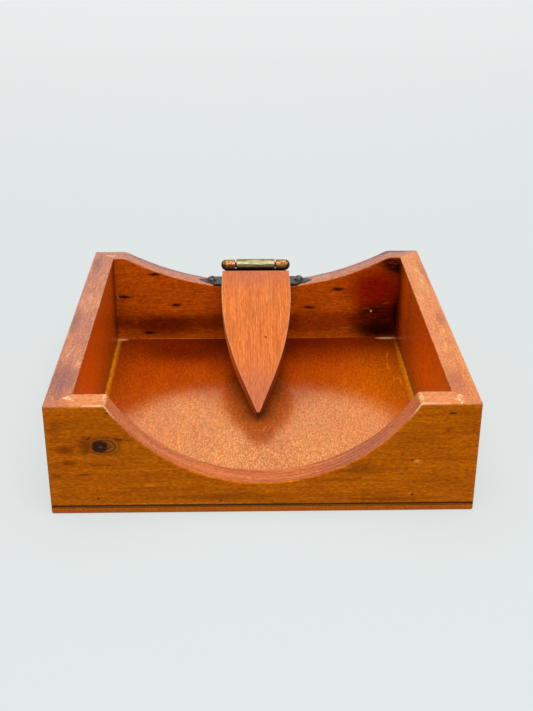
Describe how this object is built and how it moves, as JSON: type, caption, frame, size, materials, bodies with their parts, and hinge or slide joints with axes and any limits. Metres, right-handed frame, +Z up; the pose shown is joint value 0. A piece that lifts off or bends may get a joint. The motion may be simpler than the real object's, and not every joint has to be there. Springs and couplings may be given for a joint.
{
  "type": "flat napkin holder",
  "caption": "Flat wooden tray that holds folded paper napkins, with scooped front and back boards and a pointed press arm on an offset hinge that weighs the napkins down.",
  "frame": {"origin": "centre of the underside of the bottom panel", "axes": "+Z up; +Y from the deep-scooped front board to the back board that carries the hinge; +X to the right seen from the front"},
  "size_m": [0.2032, 0.2064, 0.0587],
  "materials": {
    "stained_pine": "amber stain under glossy varnish",
    "stained_pine_arm": "amber stain under glossy varnish",
    "stained_plywood": "amber stain under glossy varnish",
    "black_leaf": "worn black enamel",
    "antique_brass": "antique, brushed",
    "dark_steel": "oil blackened",
    "black_screw": "black enamel",
    "bright_steel": "drawn wire"
  },
  "bodies": {
    "tray": {"front_board": "stained_pine", "back_board": "stained_pine", "left_side_board": "stained_pine", "right_side_board": "stained_pine", "bottom_panel": "stained_plywood", "hinge_base_leaf": "black_leaf", "hinge_pin": "dark_steel", "base_leaf_screw_left": "black_screw", "base_leaf_screw_right": "black_screw", "bottom_brads_front": "bright_steel", "bottom_brads_back": "bright_steel", "bottom_brads_left": "bright_steel", "bottom_brads_right": "bright_steel", "front_left_corner_brads": "bright_steel", "front_right_corner_brads": "bright_steel", "back_left_corner_brads": "bright_steel", "back_right_corner_brads": "bright_steel"},
    "arm": {"press_arm": "stained_pine_arm", "hinge_arm_leaf": "antique_brass", "arm_leaf_screw_left": "dark_steel", "arm_leaf_screw_right": "dark_steel"}
  },
  "joints": [
    {"name": "arm_hinge", "type": "hinge", "parent": "tray", "child": "arm", "pos_m": [-0.001, 0.09495, 0.0525], "axis": [-1, 0, 0], "range_deg": [0, 180]}
  ]
}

- _Instructions to follow_: Copy out the material word for word and line for line.

- _Task answer_:
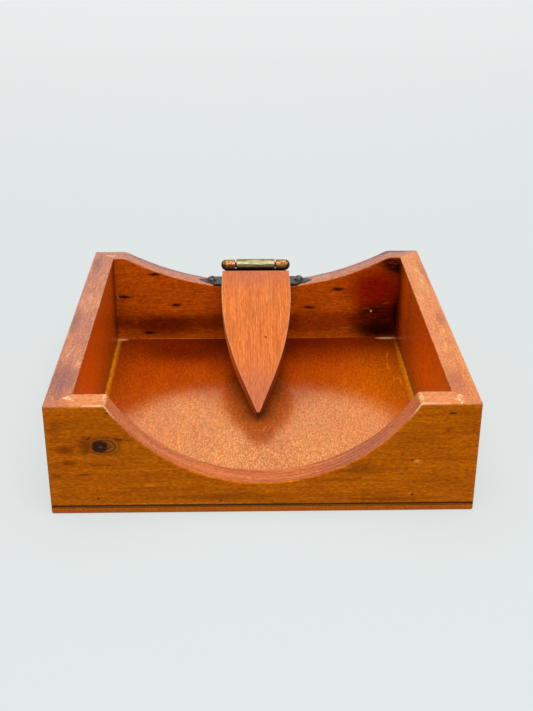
Describe how this object is built and how it moves, as JSON: type, caption, frame, size, materials, bodies with their parts, and hinge or slide joints with axes and any limits. Metres, right-handed frame, +Z up; the pose shown is joint value 0. A piece that lifts off or bends may get a joint. The motion may be simpler than the real object's, and not every joint has to be there. Springs and couplings may be given for a joint.
{
  "type": "flat napkin holder",
  "caption": "Flat wooden tray that holds folded paper napkins, with scooped front and back boards and a pointed press arm on an offset hinge that weighs the napkins down.",
  "frame": {"origin": "centre of the underside of the bottom panel", "axes": "+Z up; +Y from the deep-scooped front board to the back board that carries the hinge; +X to the right seen from the front"},
  "size_m": [0.2032, 0.2064, 0.0587],
  "materials": {
    "stained_pine": "amber stain under glossy varnish",
    "stained_pine_arm": "amber stain under glossy varnish",
    "stained_plywood": "amber stain under glossy varnish",
    "black_leaf": "worn black enamel",
    "antique_brass": "antique, brushed",
    "dark_steel": "oil blackened",
    "black_screw": "black enamel",
    "bright_steel": "drawn wire"
  },
  "bodies": {
    "tray": {"front_board": "stained_pine", "back_board": "stained_pine", "left_side_board": "stained_pine", "right_side_board": "stained_pine", "bottom_panel": "stained_plywood", "hinge_base_leaf": "black_leaf", "hinge_pin": "dark_steel", "base_leaf_screw_left": "black_screw", "base_leaf_screw_right": "black_screw", "bottom_brads_front": "bright_steel", "bottom_brads_back": "bright_steel", "bottom_brads_left": "bright_steel", "bottom_brads_right": "bright_steel", "front_left_corner_brads": "bright_steel", "front_right_corner_brads": "bright_steel", "back_left_corner_brads": "bright_steel", "back_right_corner_brads": "bright_steel"},
    "arm": {"press_arm": "stained_pine_arm", "hinge_arm_leaf": "antique_brass", "arm_leaf_screw_left": "dark_steel", "arm_leaf_screw_right": "dark_steel"}
  },
  "joints": [
    {"name": "arm_hinge", "type": "hinge", "parent": "tray", "child": "arm", "pos_m": [-0.001, 0.09495, 0.0525], "axis": [-1, 0, 0], "range_deg": [0, 180]}
  ]
}